Start of Data records

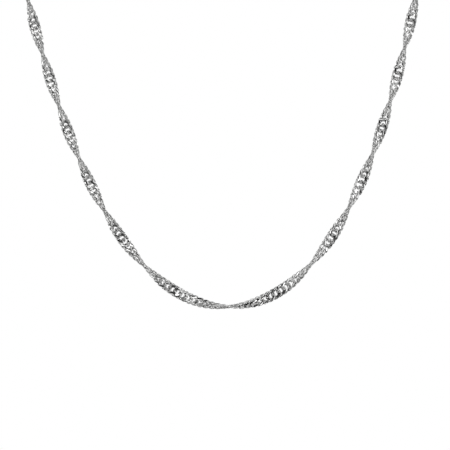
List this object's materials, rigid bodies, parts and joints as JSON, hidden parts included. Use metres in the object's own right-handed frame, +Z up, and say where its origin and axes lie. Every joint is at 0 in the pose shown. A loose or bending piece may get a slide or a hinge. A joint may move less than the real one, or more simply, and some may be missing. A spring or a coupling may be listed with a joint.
{
  "type": "singapore chain necklace",
  "caption": "Twisted flat silver chain necklace with a round spring ring clasp at the nape, hanging in its worn form.",
  "frame": {"origin": "the nape: the middle of the clasp and its two end rings, where the necklace lies on the back of the neck", "axes": "+Z up, -Y towards the front of the necklace, +X to the right as seen from the front"},
  "size_m": [0.101, 0.088, 0.1388],
  "materials": {
    "chain_silver": "polished, diamond cut",
    "clasp_silver": "polished"
  },
  "bodies": {
    "root": {"chain_left": "chain_silver", "chain_right": "chain_silver", "clasp": "clasp_silver", "end_ring_left": "clasp_silver", "end_ring_right": "clasp_silver"}
  },
  "joints": []
}
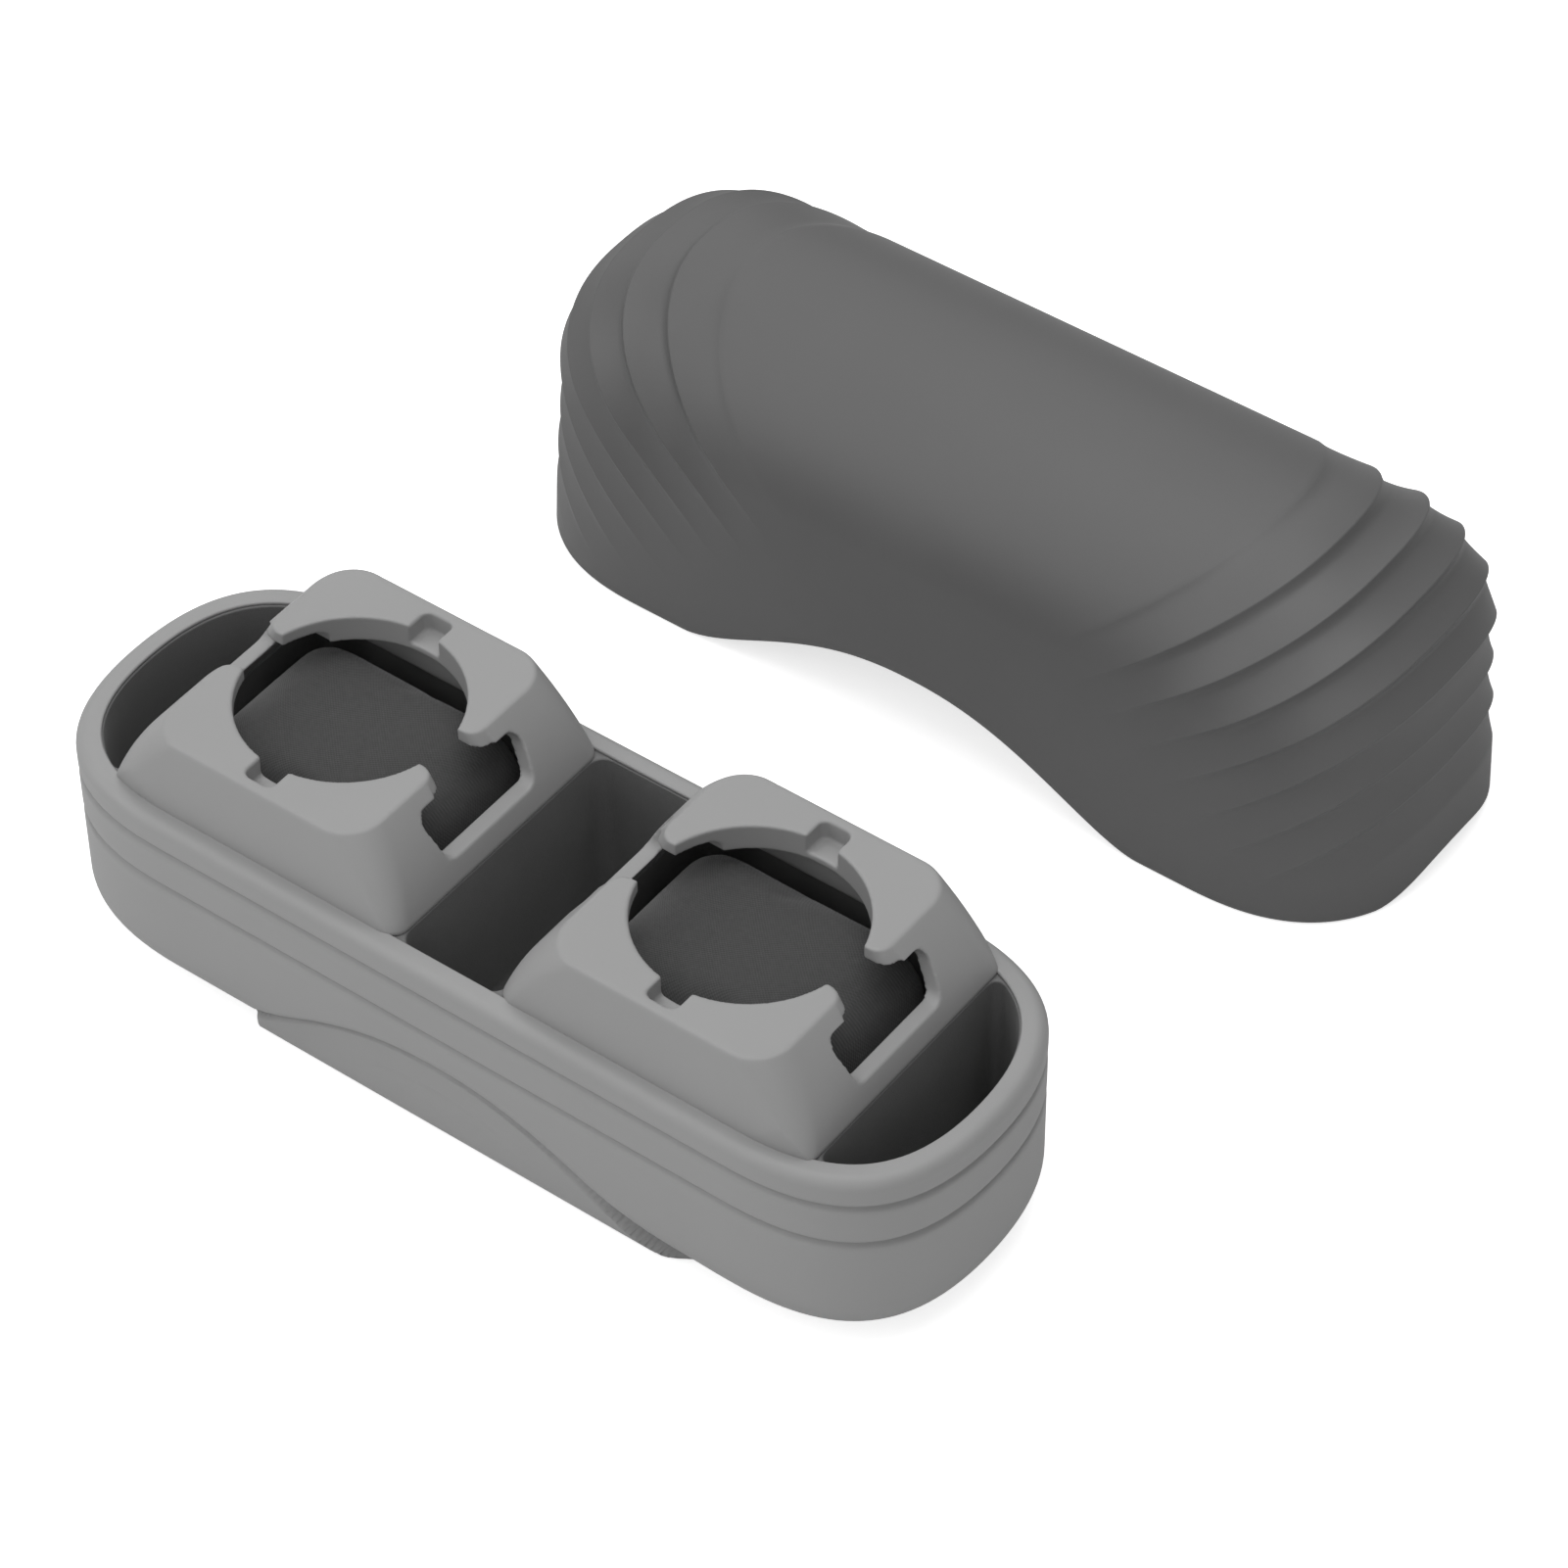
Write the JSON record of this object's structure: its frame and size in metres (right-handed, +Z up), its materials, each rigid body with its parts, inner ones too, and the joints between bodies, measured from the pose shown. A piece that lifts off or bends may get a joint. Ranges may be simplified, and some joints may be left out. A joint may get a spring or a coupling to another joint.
{
  "type": "watch travel case",
  "caption": "Oval hard travel case for watches: grooved base with arched foot panels, raised cradles with round seats between pockets, and a ribbed domed lid that lifts off.",
  "frame": {"origin": "middle of the flat foot under the base", "axes": "+Z up, X along the case, the lid stands behind the base on +Y"},
  "size_m": [0.2148, 0.2143, 0.0728],
  "materials": {
    "shell_grey": "satin soft-touch moulding",
    "lid_grey": "satin soft-touch moulding",
    "lining": "flocked lining",
    "cushion": "soft fabric over foam"
  },
  "bodies": {
    "base": {"base_shell": "shell_grey", "base_lining": "lining", "cradle_left": "shell_grey", "cradle_right": "shell_grey", "cushion_left": "cushion", "cushion_right": "cushion"},
    "lid": {"lid_shell": "lid_grey", "lid_pad": "lining"}
  },
  "joints": [
    {"name": "lid_carry", "type": "slide", "parent": "base", "child": "lid", "axis": [-0.0355, -0.728, 0.6847], "range_m": [0, 0.1942]}
  ]
}
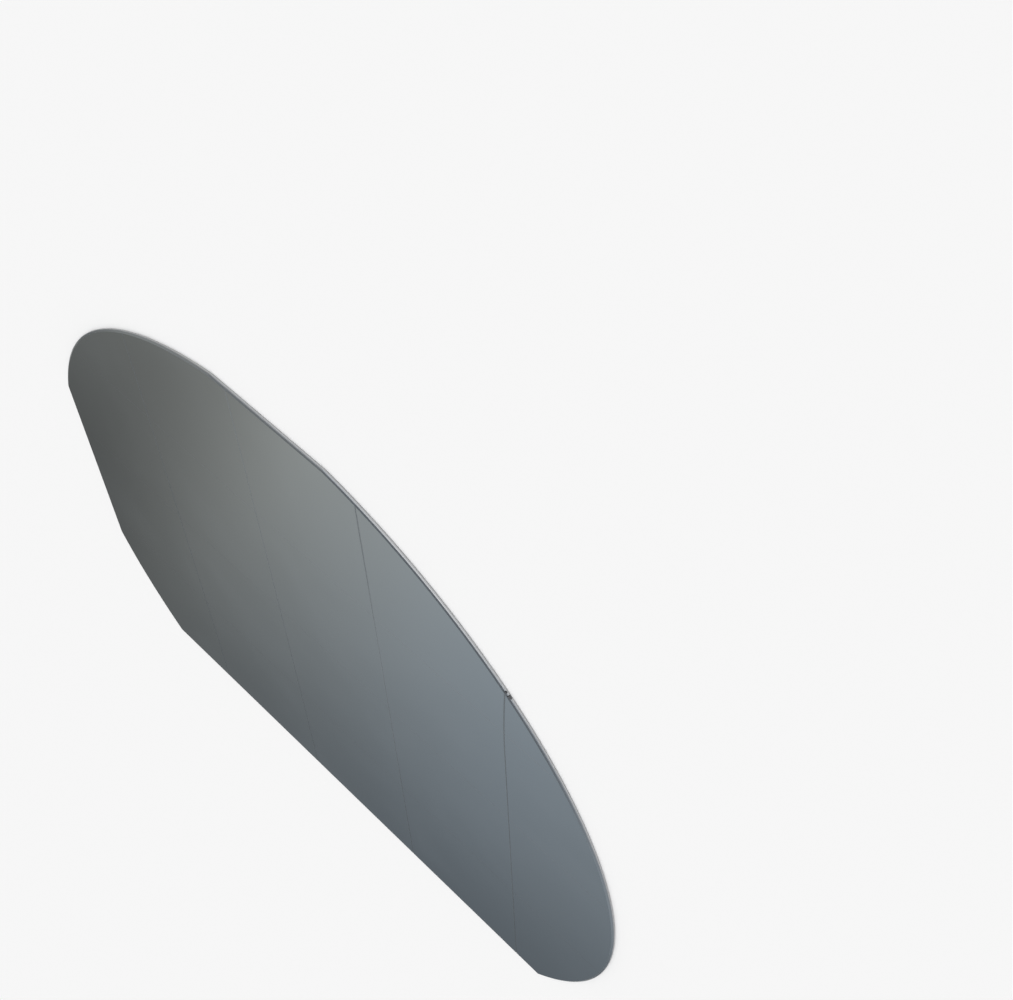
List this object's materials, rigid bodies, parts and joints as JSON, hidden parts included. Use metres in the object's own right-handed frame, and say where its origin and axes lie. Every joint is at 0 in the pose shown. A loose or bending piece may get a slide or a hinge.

End of Data records

— Problem —
Gather every line from the listing above in which "shown" appears, and copy those lines.

— Solution to the exercise —
List this object's materials, rigid bodies, parts and joints as JSON, hidden parts included. Use metres in the object's own right-handed frame, +Z up, and say where its origin and axes lie. Every joint is at 0 in the pose shown. A loose or bending piece may get a slide or a hinge. A joint may move less than the real one, or more simply, and some may be missing. A spring or a coupling may be listed with a joint.
Write the JSON record of this object's structure: its frame and size in metres (right-handed, +Z up), its materials, each rigid body with its parts, inner ones too, and the joints between bodies, measured from the pose shown. A piece that lifts off or bends may get a joint. Ranges may be simplified, and some joints may be left out. A joint may get a spring or a coupling to another joint.
List this object's materials, rigid bodies, parts and joints as JSON, hidden parts included. Use metres in the object's own right-handed frame, and say where its origin and axes lie. Every joint is at 0 in the pose shown. A loose or bending piece may get a slide or a hinge.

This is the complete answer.